If an enterprise is Android-only, the Google solution is OK. If you're really doing a corporate deployment, something like Zenprise is a better way to go.
At what point do people start believing that Google has a strong interest in carving out its own proprietary ecosystem, all their openness "plays" always lead to the same thing: some rhetorical platform used only to advance their private agenda. Chrome and Android will soon be Internet Explorer and Windows of the 21st century.
This gives companies an easy way to distribute their corporate apps internally where they would previously have to sideload them on employee phones.
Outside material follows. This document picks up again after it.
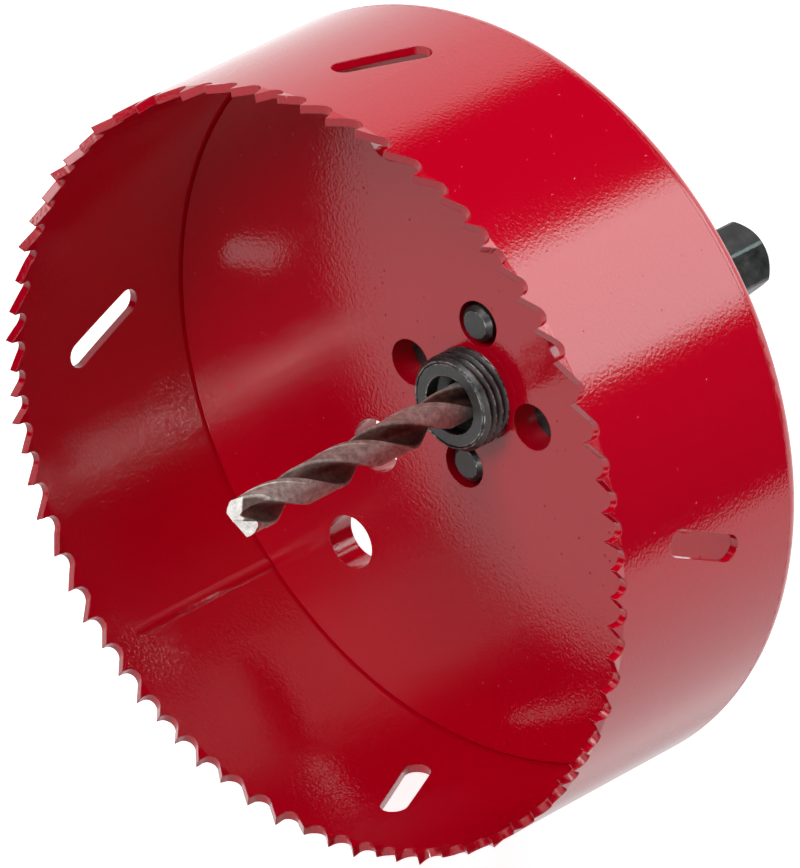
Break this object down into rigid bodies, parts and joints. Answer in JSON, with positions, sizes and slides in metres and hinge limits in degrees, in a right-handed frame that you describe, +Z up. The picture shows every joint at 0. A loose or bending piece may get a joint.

How is this related to your claims?
I would love to be able to git clone IE like I can right now with AOSP and Chrome.
It's great, and I absolutely love how I can independently host Google Play and Chrome Store.. oh wait a second.
I'm not sure your sarcasm makes sense.
You can't host either Google Play or Chrome Store, but you can write your own and install apps from them.
There are many other Android appstores around - most phone vendors and carries have one, many large enterprises have their own and there are a number of 3rd party ones.
I don't think there are any other Chrome stores but I suspect that has more to do with the lack of use Chrome apps have.
You can't install a certificate to enable your Chrome to one-click install a user.js from apple.com or Mozilla.org, but you can install extensions from Google.com. That is not an open web.
I won't suggest any non-technical person to use the "open web" you guys want.
They do have an ecosystem but it's built on top of a platform they've open sourced. Also, you are allowed to load apps manually into the phone so you aren't really tied into their ecosystem.
I'm going to be that guy and ask: why?
I suspected but it's getting really hard to weed them out lately.